While the focus on the growing floating gas industry is firmly on output, the industry needs to ensure safety, compliance, and profitability of high-value, complex, floating gas assets, some of which operate close to high population densities. Effective asset-integrity programs are a key part of such an effort, and it is widely agreed that better use of data and robotics will help reduce unnecessary work and human risk.
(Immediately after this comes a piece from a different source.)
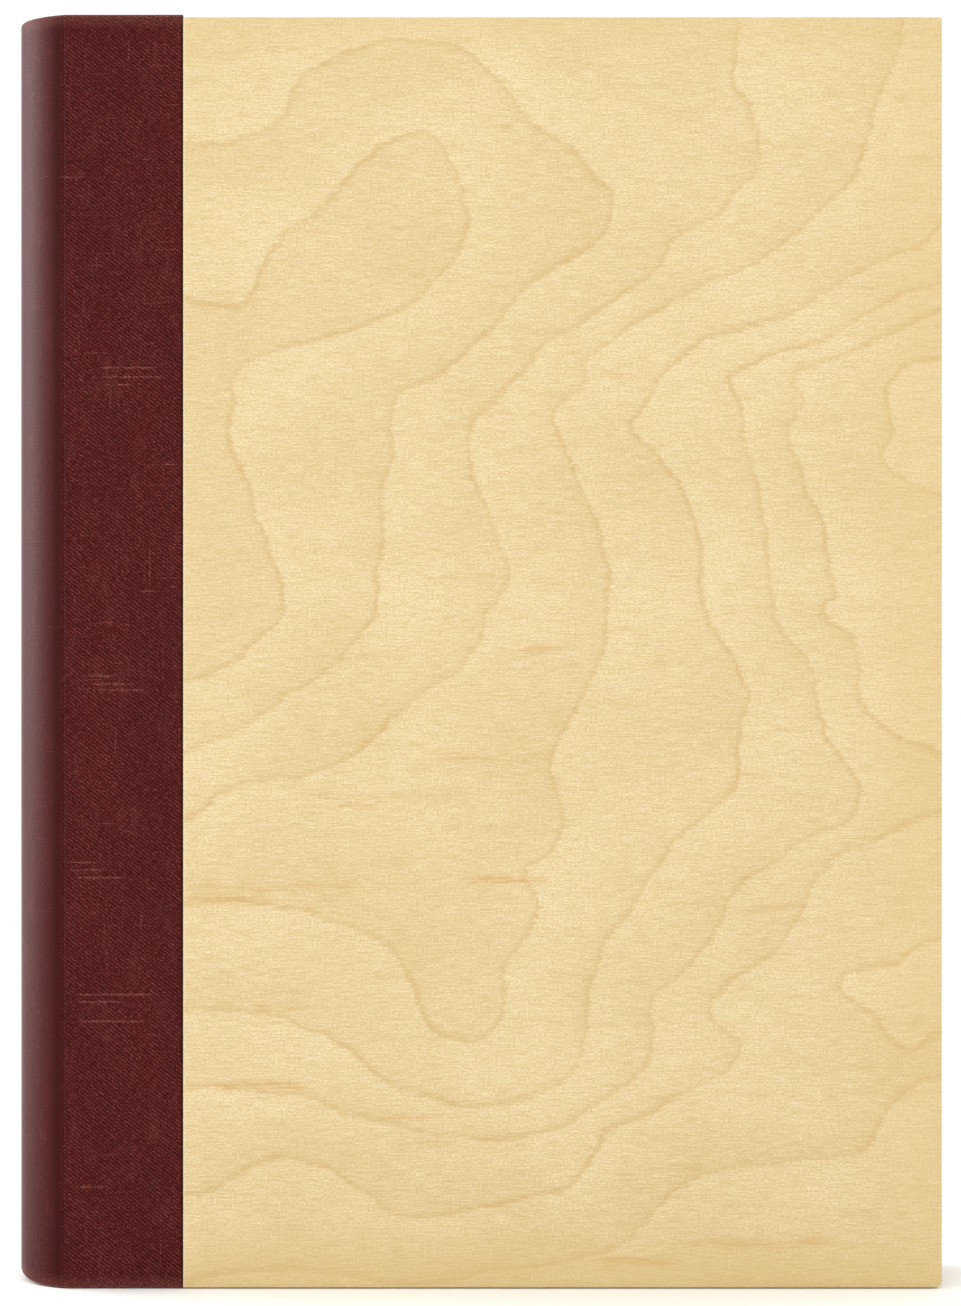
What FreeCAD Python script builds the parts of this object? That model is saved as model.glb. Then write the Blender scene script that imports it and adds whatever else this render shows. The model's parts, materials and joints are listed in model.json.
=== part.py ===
"""A quarter-bound prayer book standing closed on its tail edge.

The boards are three-ply birch, the rounded spine is book cloth, and the block is ten sewn sections of
A5 leaves. The front cover faces -Y, the spine is at -X and the book stands on z = 0, centred on x and y.
Lengths are millimetres. Everything on a cover is written for the front one and takes `side`, which is
-1 at the front and +1 at the back.
"""
import FreeCAD, Part
import math
import os

from FreeCAD import Vector

# The closed book
BOOK_W = 158.0          # back of the spine to the fore edge
BOOK_T = 26.0           # outer face of one board to the outer face of the other
BOARD_H = 216.0         # a board, head to tail
CLOTH_HEAD = 0.5        # the cloth folded over the head edge
CLOTH_TAIL = 0.2        # the cloth folded under the tail edge, pressed thin by standing
FORE_CORNER_HEAD = 0.4  # worn radius of a board's upper fore corner
FORE_CORNER_TAIL = 1.2  # and of its lower one

# Layers of a cover
VENEER_T = 0.5
CORE_T = 2.2
PAPER_T = 0.15
CLOTH_T = 0.4
CLOTH_SINK = 0.1        # the cloth lies this far below the veneer beside it
CLOTH_ON_BOARD = 20.0   # from the joint to the cloth's cut edge
VENEER_GAP = 0.1        # between that edge and the veneer
TURN_IN = 15.0          # cloth folded onto the inside at head and tail

# The rounded spine, which is shells about one upright axis
SPINE_ROUND = 8.9       # how far it stands behind the joint
STIFFENER_T = 0.6
FLAP_T = 0.35
STIFFENER_SPAN = 100.0  # degrees of the spine's round that the stiffener covers
HOLLOW = 0.1            # between the case and the lining of the block
LINING_T = 0.3
TAPE_T = 0.3
TAPE_W = 12.0
TAPE_HEIGHTS = (50.0, 108.2, 166.4)
JOINT_GAP = 0.3         # between the spine's cloth and a cover's

# The block of leaves
LEAF_W = 148.0
LEAF_H = 210.0
SECTION_T = 1.8
SECTIONS_PER_SIDE = 5
SECTION_GAP = 0.1       # between the turning parts of two sections
FOLD_DEPTH = 1.0        # from the joint to the line that the leaves turn on
FOLD_GAP = 0.2          # from that line to the sewn folds, which stay with the spine
PINCH_START = 0.4       # where a section's turning part begins, nearly pressed to nothing
PINCH_T = 0.1
PINCH_L = 5.0           # it reaches its full thickness over this length
SHEET_GAP = 0.25        # on either side of a flyleaf
HEADBAND_R = 0.7
HEADBAND_SPAN = 80.0    # degrees of the spine's round

# Places worked out from those
CLOTH_H = BOARD_H + CLOTH_HEAD + CLOTH_TAIL
X_SPINE = -BOOK_W / 2
X_FORE = BOOK_W / 2
X_JOINT = X_SPINE + SPINE_ROUND
X_FOLD = X_JOINT + FOLD_DEPTH
X_CLOTH = X_JOINT + CLOTH_ON_BOARD
Z_TAIL = CLOTH_TAIL
Z_HEAD = Z_TAIL + BOARD_H
Z_LEAF = Z_TAIL + (BOARD_H - LEAF_H) / 2
Y_FACE = BOOK_T / 2
Y_CLOTH = Y_FACE - CLOTH_SINK
Y_CORE = Y_FACE - VENEER_T
Y_LINER = Y_CORE - CORE_T
Y_INSIDE = Y_LINER - VENEER_T
BLOCK_HALF = SECTION_T * SECTIONS_PER_SIDE
Y_FLYLEAF = BLOCK_HALF + SHEET_GAP
R_CLOTH = (Y_CLOTH ** 2 + SPINE_ROUND ** 2) / (2 * SPINE_ROUND)
R_STIFFENER = R_CLOTH - CLOTH_T
R_FLAP = R_STIFFENER - STIFFENER_T
R_LINING = R_FLAP - FLAP_T - HOLLOW
R_TAPE = R_LINING - LINING_T
R_FOLDS = R_TAPE - TAPE_T
SPINE_AXIS = Vector(X_SPINE + R_CLOTH, 0, 0)
BLOCK_HALF_ANGLE = math.degrees(math.asin(BLOCK_HALF / R_FOLDS))


def box(x0, x1, y0, y1, z0, z1):
    """A box between two corners, given in any order."""
    xs, ys, zs = sorted((x0, x1)), sorted((y0, y1)), sorted((z0, z1))
    return Part.makeBox(xs[1] - xs[0], ys[1] - ys[0], zs[1] - zs[0], Vector(xs[0], ys[0], zs[0]))


def prism(edges, along):
    """A closed run of edges, filled and carried along a vector."""
    face = Part.Face(Part.Wire(Part.__sortEdges__(edges)))
    return face.extrude(along)


def line(a, b):
    return Part.LineSegment(a, b).toShape()


def arc(a, middle, b):
    return Part.Arc(a, middle, b).toShape()


def ply(x0, y0, y1):
    """One board-high layer from x0 to the fore edge, with the board's worn fore corners."""
    y = min(y0, y1)
    head, tail = FORE_CORNER_HEAD, FORE_CORNER_TAIL
    near = 1 - math.sqrt(0.5)
    corners = [
        Vector(x0, y, Z_TAIL),
        Vector(X_FORE - tail, y, Z_TAIL),
        Vector(X_FORE, y, Z_TAIL + tail),
        Vector(X_FORE, y, Z_HEAD - head),
        Vector(X_FORE - head, y, Z_HEAD),
        Vector(x0, y, Z_HEAD),
    ]
    tail_middle = Vector(X_FORE - tail * near, y, Z_TAIL + tail * near)
    head_middle = Vector(X_FORE - head * near, y, Z_HEAD - head * near)
    edges = [
        line(corners[0], corners[1]),
        arc(corners[1], tail_middle, corners[2]),
        line(corners[2], corners[3]),
        arc(corners[3], head_middle, corners[4]),
        line(corners[4], corners[5]),
        line(corners[5], corners[0]),
    ]
    return prism(edges, Vector(0, abs(y1 - y0), 0))


def revolved(profile, half_angle):
    """Points (radius, height) joined up and turned about the spine's axis, centred on -X."""
    first = math.radians(180 - half_angle)
    out = Vector(math.cos(first), math.sin(first), 0)
    points = [SPINE_AXIS + out * radius + Vector(0, 0, z) for radius, z in profile]
    face = Part.Face(Part.makePolygon(points + points[:1]))
    return face.revolve(SPINE_AXIS, Vector(0, 0, 1), 2 * half_angle)


def shell(r_in, r_out, z0, z1, half_angle):
    """A curved plate about the spine's axis."""
    return revolved([(r_in, z0), (r_out, z0), (r_out, z1), (r_in, z1)], half_angle)


def round_x(radius, y):
    """Where a shell of this radius is, at this y."""
    return SPINE_AXIS.x - math.sqrt(radius ** 2 - y ** 2)


def spine_cloth():
    """Book cloth over the round of the spine, folded over the stiffener and cut off at the joints."""
    inner = R_FLAP - FLAP_T
    profile = [
        (R_CLOTH, 0),
        (R_CLOTH, CLOTH_H),
        (inner, CLOTH_H),
        (inner, Z_HEAD - TURN_IN),
        (R_FLAP, Z_HEAD - TURN_IN),
        (R_FLAP, Z_HEAD),
        (R_STIFFENER, Z_HEAD),
        (R_STIFFENER, Z_TAIL),
        (R_FLAP, Z_TAIL),
        (R_FLAP, Z_TAIL + TURN_IN),
        (inner, Z_TAIL + TURN_IN),
        (inner, 0),
    ]
    behind_joint = box(X_SPINE - 1, X_JOINT - JOINT_GAP / 2, -BOOK_T, BOOK_T, -1, CLOTH_H + 1)
    return revolved(profile, 90).common(behind_joint)


def headband(z):
    """A silk-covered cord across the spine end of the block."""
    radius = R_FOLDS - HEADBAND_R
    base = Vector(SPINE_AXIS.x, 0, z)
    ring = Part.makeTorus(radius, HEADBAND_R, base, Vector(0, 0, 1), -180, 180, HEADBAND_SPAN)
    ring.rotate(base, Vector(0, 0, 1), 180 - HEADBAND_SPAN / 2)
    return ring


def section_span(side, number):
    """The y of a section's outer and inner faces. Number 1 is next to the cover."""
    outer = side * (BLOCK_HALF - (number - 1) * SECTION_T)
    return outer, outer - side * SECTION_T


def section_fold(side, number):
    """The sewn spine of a section, which keeps to the round."""
    outer, inner = section_span(side, number)
    middle = (outer + inner) / 2
    stop = X_FOLD - FOLD_GAP
    corners = [
        Vector(stop, outer, Z_LEAF),
        Vector(round_x(R_FOLDS, outer), outer, Z_LEAF),
        Vector(round_x(R_FOLDS, inner), inner, Z_LEAF),
        Vector(stop, inner, Z_LEAF),
    ]
    edges = [
        line(corners[0], corners[1]),
        arc(corners[1], Vector(round_x(R_FOLDS, middle), middle, Z_LEAF), corners[2]),
        line(corners[2], corners[3]),
        line(corners[3], corners[0]),
    ]
    return prism(edges, Vector(0, 0, LEAF_H))


def section_leaves(side, number):
    """The part of a section that turns, pinched near the fold and hollow-cut at the fore edge."""
    outer, inner = section_span(side, number)
    middle = (outer + inner) / 2
    outer -= side * SECTION_GAP / 2
    inner += side * SECTION_GAP / 2
    pinch = side * PINCH_T / 2
    tip = X_FOLD + PINCH_START
    full = tip + PINCH_L
    corners = [
        Vector(tip, middle + pinch, Z_LEAF),
        Vector(full, outer, Z_LEAF),
        Vector(round_x(R_FOLDS, outer) + LEAF_W, outer, Z_LEAF),
        Vector(round_x(R_FOLDS, inner) + LEAF_W, inner, Z_LEAF),
        Vector(full, inner, Z_LEAF),
        Vector(tip, middle - pinch, Z_LEAF),
    ]
    fore_middle = Vector(round_x(R_FOLDS, middle) + LEAF_W, middle, Z_LEAF)
    edges = [
        line(corners[0], corners[1]),
        line(corners[1], corners[2]),
        arc(corners[2], fore_middle, corners[3]),
        line(corners[3], corners[4]),
        line(corners[4], corners[5]),
        line(corners[5], corners[0]),
    ]
    return prism(edges, Vector(0, 0, LEAF_H))


def turn_in(side, z0, z1, depth):
    """The space of a flap of cloth on a board's inside, this deep."""
    return box(X_JOINT + JOINT_GAP / 2, X_CLOTH, side * Y_INSIDE, side * (Y_INSIDE + depth), z0, z1)


def cover_cloth(side):
    """The cloth on a board, wrapped round its head and tail onto the inside."""
    x0 = X_JOINT + JOINT_GAP / 2
    wrap = box(x0, X_CLOTH, side * Y_INSIDE, side * Y_CLOTH, 0, CLOTH_H)
    board = box(x0, X_CLOTH, side * Y_INSIDE, side * (Y_CLOTH - CLOTH_T), Z_TAIL, Z_HEAD)
    head = turn_in(side, Z_HEAD - TURN_IN, Z_HEAD, CLOTH_T)
    tail = turn_in(side, Z_TAIL, Z_TAIL + TURN_IN, CLOTH_T)
    return wrap.cut(board).multiFuse([head, tail]).removeSplitter()


def cover_nodes(side, name):
    """The layers of one cover, outside to inside."""
    x_board = X_JOINT + JOINT_GAP / 2
    x_leaf = round_x(R_FOLDS, BLOCK_HALF) + LEAF_W
    liner = ply(x_board, side * Y_LINER, side * Y_INSIDE)
    for z0, z1 in ((Z_HEAD - TURN_IN, Z_HEAD), (Z_TAIL, Z_TAIL + TURN_IN)):
        liner = liner.cut(turn_in(side, z0, z1, VENEER_T))
    pasted = (side * Y_INSIDE, side * (Y_INSIDE - PAPER_T))
    fly = (side * Y_FLYLEAF, side * (Y_FLYLEAF + PAPER_T))
    return {
        name + "_face_veneer": ply(X_CLOTH + VENEER_GAP, side * Y_FACE, side * Y_CORE),
        name + "_core_ply": ply(x_board, side * Y_CORE, side * Y_LINER),
        name + "_inner_veneer": liner,
        name + "_cloth": cover_cloth(side),
        name + "_pastedown": box(X_FOLD, x_leaf, *pasted, Z_LEAF, Z_LEAF + LEAF_H),
        name + "_flyleaf": box(X_FOLD + PINCH_START, x_leaf, *fly, Z_LEAF, Z_LEAF + LEAF_H),
    }


def spine_nodes():
    """The rounded case of the spine and what is glued to the backs of the sections."""
    nodes = {
        "spine_cloth": spine_cloth(),
        "spine_stiffener": shell(R_FLAP, R_STIFFENER, Z_TAIL, Z_HEAD, STIFFENER_SPAN / 2),
        "spine_lining": shell(R_TAPE, R_LINING, Z_LEAF + 2, Z_LEAF + LEAF_H - 2, BLOCK_HALF_ANGLE),
        "headband_head": headband(Z_LEAF + LEAF_H + HEADBAND_R),
        "headband_tail": headband(Z_LEAF - HEADBAND_R),
    }
    for number, z in enumerate(TAPE_HEIGHTS, 1):
        tape = shell(R_FOLDS, R_TAPE, z - TAPE_W / 2, z + TAPE_W / 2, BLOCK_HALF_ANGLE)
        nodes["sewing_tape_%d" % number] = tape
    return nodes


def book_nodes():
    """Every piece of the book, by the name of its node."""
    nodes = spine_nodes()
    for side, name in ((-1, "front"), (1, "back")):
        nodes.update(cover_nodes(side, name))
        for number in range(1, SECTIONS_PER_SIDE + 1):
            nodes["%s_section_%d_fold" % (name, number)] = section_fold(side, number)
            nodes["%s_section_%d_leaves" % (name, number)] = section_leaves(side, number)
    return nodes


os.makedirs("parts", exist_ok=True)
for node, shape in book_nodes().items():
    if not shape.isValid() or len(shape.Solids) != 1:
        raise ValueError("%s is not one valid solid" % node)
    shape.Solids[0].exportStep("parts/%s.step" % node)
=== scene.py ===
import itertools
import json
import math

import bmesh
import bpy
import numpy as np
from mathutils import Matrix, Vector

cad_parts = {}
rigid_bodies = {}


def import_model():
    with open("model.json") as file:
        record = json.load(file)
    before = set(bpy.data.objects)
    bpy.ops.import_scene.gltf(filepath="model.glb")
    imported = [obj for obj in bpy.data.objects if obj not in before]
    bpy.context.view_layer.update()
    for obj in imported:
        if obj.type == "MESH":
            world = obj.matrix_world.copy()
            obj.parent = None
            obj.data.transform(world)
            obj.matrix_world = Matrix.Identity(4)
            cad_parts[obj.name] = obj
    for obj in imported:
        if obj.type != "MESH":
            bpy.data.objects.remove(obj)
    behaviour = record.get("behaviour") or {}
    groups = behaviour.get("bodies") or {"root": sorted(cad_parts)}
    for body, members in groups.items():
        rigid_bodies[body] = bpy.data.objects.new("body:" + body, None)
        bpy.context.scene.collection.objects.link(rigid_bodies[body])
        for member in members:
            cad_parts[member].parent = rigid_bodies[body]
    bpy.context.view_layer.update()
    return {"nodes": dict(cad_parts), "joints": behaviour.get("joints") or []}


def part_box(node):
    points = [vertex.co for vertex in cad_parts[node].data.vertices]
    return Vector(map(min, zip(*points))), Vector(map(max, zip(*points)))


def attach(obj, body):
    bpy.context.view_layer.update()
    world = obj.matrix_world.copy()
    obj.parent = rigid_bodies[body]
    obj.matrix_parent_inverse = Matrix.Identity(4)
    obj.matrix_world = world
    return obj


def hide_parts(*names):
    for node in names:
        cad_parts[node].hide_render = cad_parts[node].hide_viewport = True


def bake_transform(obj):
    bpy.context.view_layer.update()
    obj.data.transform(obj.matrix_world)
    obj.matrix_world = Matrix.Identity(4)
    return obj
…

The complete paper describes a joint industry approach for addressing asset-integrity management challenges that has proved successful for floating production, storage, and offloading vessels (FPSOs).
Introduction
Managing the integrity of offshore, near-shore, and berthed floating oil and gas assets faces numerous challenges, including the following:
Long service lives
- The need to cut operating costs
- Varying asset-integrity requirements of marine and process equipment
- Growing global demand for gas
- Increasing requirement to drive down carbon emissions
- The need for enhanced sustainability
Traditional cost-reduction strategies of prior lean market periods are no longer accepted by the industry, which the authors say needs to implement permanent cost reductions, increased sustainability and efficiency, and improved safety. These can be achieved only by new ways of managing asset integrity, targeted at consistent low price and efficiencies and developed, supported, and accepted by all sectors of the industry.
Role of the Joint Industry Project (JIP)
The Hull Inspection Techniques and Strategy (HITS) JIP has encouraged such innovations.